INPUT MATERIAL –

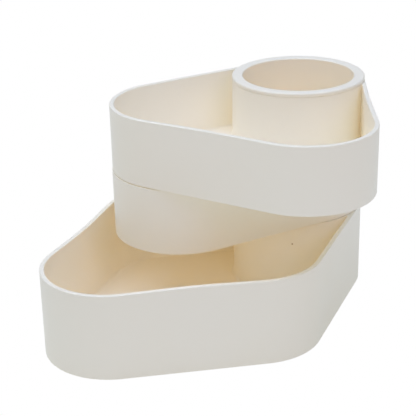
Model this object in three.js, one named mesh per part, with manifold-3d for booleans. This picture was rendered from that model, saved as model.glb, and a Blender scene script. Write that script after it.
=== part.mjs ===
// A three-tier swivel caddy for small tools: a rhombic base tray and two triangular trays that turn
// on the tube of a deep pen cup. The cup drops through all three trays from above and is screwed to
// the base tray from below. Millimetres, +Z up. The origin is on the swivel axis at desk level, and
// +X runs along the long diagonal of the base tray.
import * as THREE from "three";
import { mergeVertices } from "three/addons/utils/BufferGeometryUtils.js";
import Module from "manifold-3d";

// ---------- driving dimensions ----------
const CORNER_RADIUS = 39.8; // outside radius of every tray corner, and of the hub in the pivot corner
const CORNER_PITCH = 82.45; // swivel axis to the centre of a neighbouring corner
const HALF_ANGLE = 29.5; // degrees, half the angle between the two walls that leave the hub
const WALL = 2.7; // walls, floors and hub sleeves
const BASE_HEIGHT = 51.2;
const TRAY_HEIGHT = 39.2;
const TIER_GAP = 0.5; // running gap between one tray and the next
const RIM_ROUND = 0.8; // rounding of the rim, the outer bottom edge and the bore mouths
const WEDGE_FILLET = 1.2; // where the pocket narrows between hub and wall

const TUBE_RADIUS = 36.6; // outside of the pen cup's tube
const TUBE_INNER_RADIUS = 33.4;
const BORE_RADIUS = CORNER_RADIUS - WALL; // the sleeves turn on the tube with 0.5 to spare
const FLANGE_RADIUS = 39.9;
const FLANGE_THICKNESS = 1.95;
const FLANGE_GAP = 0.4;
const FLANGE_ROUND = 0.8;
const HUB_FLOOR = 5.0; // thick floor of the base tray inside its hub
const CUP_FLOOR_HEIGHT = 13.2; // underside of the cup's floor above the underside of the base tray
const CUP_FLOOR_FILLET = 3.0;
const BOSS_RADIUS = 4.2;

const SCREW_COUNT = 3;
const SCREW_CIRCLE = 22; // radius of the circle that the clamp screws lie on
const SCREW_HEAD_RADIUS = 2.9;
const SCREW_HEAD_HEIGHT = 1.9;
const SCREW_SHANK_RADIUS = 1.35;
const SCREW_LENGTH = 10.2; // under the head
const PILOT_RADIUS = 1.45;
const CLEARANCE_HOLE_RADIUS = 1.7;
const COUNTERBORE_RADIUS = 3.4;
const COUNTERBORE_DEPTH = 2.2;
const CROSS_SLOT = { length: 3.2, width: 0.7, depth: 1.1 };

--

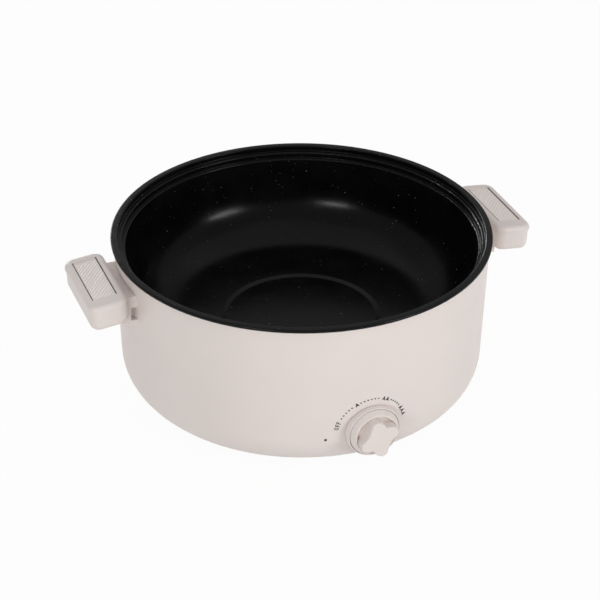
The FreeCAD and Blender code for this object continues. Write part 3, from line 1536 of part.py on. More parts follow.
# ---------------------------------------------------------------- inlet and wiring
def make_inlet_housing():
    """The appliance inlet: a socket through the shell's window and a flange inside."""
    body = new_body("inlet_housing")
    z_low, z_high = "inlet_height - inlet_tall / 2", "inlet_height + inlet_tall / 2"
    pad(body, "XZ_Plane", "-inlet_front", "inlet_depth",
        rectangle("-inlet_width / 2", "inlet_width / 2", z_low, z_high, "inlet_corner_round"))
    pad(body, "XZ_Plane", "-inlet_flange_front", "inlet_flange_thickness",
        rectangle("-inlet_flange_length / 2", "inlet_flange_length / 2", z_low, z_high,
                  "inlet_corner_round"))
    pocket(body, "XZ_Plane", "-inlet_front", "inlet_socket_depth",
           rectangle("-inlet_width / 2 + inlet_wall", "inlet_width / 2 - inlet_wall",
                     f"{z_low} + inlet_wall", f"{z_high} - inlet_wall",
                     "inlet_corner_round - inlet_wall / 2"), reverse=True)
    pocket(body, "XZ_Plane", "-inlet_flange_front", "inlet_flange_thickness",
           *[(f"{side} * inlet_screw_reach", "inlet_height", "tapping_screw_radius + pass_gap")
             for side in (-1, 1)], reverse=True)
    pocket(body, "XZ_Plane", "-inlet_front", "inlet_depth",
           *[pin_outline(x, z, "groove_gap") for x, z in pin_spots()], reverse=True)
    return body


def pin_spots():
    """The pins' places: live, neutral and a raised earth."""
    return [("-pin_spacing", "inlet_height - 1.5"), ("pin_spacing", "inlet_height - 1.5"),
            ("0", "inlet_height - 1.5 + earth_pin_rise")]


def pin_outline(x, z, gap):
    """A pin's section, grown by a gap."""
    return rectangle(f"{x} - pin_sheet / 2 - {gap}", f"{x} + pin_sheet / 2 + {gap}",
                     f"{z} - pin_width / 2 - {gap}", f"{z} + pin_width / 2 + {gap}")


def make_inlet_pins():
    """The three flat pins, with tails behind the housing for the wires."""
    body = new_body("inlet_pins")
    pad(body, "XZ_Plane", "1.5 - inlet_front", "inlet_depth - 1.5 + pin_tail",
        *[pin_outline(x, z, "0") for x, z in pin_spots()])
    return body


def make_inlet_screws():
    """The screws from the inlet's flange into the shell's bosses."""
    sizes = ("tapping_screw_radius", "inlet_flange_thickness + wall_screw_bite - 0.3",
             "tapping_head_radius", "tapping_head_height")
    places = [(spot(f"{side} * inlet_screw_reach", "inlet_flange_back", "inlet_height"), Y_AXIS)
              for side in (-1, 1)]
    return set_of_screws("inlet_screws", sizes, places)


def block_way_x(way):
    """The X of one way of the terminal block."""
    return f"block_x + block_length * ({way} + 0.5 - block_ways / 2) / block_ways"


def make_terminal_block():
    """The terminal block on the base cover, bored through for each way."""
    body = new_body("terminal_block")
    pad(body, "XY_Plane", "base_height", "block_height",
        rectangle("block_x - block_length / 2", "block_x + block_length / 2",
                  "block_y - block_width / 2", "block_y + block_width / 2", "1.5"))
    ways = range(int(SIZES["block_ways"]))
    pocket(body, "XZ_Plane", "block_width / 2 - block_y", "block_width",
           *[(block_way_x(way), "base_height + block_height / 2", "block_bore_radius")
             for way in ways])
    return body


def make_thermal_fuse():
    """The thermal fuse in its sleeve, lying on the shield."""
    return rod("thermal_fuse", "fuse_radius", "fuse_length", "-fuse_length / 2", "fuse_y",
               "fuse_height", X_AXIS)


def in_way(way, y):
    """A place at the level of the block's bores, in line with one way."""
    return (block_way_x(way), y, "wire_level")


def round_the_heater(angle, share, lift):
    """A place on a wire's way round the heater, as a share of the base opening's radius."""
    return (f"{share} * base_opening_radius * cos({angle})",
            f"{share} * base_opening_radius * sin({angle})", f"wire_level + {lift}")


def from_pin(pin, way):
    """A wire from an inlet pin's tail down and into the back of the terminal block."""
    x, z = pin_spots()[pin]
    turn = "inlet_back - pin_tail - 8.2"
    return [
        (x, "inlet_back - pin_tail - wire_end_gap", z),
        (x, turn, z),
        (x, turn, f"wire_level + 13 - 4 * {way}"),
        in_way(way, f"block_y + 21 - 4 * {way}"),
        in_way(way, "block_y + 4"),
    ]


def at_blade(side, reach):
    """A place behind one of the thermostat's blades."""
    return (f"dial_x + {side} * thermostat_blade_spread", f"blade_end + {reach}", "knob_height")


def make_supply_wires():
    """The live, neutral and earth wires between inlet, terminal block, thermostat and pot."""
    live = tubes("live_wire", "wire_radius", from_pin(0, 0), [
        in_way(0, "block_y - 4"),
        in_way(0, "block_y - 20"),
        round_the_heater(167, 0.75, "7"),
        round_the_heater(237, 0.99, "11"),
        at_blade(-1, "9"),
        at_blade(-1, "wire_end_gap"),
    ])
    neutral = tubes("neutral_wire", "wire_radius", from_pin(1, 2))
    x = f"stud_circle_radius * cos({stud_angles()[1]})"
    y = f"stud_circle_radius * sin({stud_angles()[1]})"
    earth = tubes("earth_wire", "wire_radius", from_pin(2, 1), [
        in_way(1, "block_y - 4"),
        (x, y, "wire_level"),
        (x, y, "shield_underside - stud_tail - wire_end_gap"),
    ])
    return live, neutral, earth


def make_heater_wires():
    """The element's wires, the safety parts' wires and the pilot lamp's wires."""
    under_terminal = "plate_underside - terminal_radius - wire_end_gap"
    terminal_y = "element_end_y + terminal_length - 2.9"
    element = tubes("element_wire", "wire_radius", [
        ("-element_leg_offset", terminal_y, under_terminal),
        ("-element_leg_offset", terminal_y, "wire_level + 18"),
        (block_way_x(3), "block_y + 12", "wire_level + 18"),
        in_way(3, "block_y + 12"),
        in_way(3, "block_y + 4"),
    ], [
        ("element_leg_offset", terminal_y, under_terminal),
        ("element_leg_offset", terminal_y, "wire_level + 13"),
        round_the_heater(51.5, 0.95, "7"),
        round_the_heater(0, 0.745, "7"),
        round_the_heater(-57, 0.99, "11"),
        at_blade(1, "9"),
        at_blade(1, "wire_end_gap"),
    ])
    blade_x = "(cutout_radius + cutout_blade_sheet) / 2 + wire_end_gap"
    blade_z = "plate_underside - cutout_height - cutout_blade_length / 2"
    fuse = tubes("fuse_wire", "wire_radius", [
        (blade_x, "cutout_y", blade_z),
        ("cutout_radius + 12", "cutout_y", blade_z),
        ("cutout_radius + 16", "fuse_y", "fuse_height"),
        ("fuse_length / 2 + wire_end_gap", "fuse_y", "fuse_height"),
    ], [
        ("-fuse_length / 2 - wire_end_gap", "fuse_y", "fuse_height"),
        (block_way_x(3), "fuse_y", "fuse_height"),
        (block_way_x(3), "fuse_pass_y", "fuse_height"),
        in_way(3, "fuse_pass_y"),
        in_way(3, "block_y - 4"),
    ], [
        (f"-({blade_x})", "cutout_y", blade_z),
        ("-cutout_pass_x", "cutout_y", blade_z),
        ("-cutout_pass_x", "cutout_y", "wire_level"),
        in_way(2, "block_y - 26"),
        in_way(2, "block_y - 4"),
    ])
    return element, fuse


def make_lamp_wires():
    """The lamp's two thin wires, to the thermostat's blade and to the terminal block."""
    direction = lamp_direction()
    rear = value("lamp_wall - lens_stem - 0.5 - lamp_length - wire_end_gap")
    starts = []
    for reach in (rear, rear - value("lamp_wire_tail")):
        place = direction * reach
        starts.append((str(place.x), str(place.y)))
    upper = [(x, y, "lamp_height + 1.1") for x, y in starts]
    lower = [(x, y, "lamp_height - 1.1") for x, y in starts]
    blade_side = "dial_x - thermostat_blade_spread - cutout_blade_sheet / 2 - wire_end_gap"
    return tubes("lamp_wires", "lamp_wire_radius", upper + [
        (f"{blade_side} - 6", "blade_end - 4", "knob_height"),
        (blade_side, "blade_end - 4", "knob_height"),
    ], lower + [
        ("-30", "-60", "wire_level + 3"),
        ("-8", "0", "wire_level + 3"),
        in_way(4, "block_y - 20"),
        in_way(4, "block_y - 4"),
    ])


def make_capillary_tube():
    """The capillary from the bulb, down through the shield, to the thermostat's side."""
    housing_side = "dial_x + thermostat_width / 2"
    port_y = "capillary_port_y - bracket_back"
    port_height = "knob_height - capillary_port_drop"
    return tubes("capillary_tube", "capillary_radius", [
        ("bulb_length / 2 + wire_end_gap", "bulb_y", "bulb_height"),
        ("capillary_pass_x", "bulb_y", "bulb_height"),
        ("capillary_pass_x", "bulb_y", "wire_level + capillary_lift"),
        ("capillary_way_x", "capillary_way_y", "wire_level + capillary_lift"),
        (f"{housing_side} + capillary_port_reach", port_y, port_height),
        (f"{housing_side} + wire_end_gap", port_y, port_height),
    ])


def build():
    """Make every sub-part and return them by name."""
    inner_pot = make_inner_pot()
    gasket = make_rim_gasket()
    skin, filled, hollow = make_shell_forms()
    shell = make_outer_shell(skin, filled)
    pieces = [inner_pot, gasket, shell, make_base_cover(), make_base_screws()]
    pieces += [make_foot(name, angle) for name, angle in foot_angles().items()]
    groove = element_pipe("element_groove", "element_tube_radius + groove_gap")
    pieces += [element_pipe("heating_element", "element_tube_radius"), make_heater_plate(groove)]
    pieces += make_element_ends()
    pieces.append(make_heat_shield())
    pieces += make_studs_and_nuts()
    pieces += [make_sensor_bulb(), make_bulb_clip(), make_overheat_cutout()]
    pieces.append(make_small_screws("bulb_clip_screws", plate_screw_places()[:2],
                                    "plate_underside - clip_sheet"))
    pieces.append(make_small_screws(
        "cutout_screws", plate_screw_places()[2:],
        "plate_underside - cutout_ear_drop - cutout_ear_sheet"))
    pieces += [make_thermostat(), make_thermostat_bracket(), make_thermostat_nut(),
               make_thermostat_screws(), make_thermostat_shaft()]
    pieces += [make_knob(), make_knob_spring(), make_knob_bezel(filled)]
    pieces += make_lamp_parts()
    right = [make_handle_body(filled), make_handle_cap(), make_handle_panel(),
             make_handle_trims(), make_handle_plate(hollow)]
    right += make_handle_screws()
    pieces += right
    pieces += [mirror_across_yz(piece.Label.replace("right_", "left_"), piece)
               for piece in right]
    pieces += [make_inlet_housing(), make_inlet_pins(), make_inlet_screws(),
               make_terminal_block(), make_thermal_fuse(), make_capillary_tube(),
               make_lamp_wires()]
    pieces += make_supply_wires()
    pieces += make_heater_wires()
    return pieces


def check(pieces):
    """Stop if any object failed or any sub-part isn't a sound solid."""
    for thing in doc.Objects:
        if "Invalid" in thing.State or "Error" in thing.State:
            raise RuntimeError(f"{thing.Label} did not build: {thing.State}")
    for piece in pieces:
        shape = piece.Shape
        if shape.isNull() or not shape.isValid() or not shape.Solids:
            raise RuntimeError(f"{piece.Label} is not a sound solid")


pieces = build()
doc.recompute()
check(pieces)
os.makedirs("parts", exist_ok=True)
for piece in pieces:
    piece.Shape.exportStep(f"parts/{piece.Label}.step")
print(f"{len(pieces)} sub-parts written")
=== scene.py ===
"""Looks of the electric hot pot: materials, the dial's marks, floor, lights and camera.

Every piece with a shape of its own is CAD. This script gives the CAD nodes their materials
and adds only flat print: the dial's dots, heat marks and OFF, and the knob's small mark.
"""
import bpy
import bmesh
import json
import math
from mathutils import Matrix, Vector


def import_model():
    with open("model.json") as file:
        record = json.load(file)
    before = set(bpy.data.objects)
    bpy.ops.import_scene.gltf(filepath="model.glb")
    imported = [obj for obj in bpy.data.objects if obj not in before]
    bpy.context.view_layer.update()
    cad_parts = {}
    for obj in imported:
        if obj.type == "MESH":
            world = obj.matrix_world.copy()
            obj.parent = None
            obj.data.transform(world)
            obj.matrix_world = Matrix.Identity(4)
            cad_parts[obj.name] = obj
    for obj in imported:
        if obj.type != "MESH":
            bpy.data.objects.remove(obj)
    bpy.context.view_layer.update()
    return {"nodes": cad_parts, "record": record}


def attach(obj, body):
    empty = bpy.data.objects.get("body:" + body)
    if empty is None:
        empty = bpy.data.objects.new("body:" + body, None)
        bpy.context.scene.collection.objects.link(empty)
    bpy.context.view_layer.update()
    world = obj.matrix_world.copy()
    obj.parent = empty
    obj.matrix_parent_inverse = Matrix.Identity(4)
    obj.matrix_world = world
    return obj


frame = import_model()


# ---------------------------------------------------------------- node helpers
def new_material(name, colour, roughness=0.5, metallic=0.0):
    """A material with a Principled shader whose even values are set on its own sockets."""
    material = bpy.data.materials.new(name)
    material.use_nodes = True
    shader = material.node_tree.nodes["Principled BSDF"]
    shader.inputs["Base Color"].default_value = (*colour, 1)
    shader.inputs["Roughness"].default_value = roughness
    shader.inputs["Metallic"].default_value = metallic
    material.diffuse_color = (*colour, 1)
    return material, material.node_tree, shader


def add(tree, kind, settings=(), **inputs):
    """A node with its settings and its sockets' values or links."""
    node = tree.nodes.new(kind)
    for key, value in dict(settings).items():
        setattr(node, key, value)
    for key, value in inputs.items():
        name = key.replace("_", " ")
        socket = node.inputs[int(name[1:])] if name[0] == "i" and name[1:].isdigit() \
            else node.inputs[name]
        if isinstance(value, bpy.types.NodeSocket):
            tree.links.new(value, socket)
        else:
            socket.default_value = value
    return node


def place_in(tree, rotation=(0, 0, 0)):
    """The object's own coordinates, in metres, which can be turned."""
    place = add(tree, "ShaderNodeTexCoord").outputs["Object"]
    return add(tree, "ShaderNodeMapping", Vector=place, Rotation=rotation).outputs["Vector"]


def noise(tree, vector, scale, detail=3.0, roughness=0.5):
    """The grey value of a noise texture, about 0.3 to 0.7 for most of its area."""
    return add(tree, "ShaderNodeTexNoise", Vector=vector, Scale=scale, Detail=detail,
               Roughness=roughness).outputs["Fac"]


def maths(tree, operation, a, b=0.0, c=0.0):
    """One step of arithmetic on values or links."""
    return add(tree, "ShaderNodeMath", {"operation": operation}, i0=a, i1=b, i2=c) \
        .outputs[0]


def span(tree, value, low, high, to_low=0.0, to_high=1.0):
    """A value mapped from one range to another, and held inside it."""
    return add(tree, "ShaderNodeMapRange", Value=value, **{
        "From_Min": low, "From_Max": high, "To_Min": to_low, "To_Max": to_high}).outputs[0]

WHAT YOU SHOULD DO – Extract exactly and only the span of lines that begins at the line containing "cad_parts[obj.name] = obj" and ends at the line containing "frame = import_model()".

IN RESPONSE –
            cad_parts[obj.name] = obj
    for obj in imported:
        if obj.type != "MESH":
            bpy.data.objects.remove(obj)
    bpy.context.view_layer.update()
    return {"nodes": cad_parts, "record": record}


def attach(obj, body):
    empty = bpy.data.objects.get("body:" + body)
    if empty is None:
        empty = bpy.data.objects.new("body:" + body, None)
        bpy.context.scene.collection.objects.link(empty)
    bpy.context.view_layer.update()
    world = obj.matrix_world.copy()
    obj.parent = empty
    obj.matrix_parent_inverse = Matrix.Identity(4)
    obj.matrix_world = world
    return obj


frame = import_model()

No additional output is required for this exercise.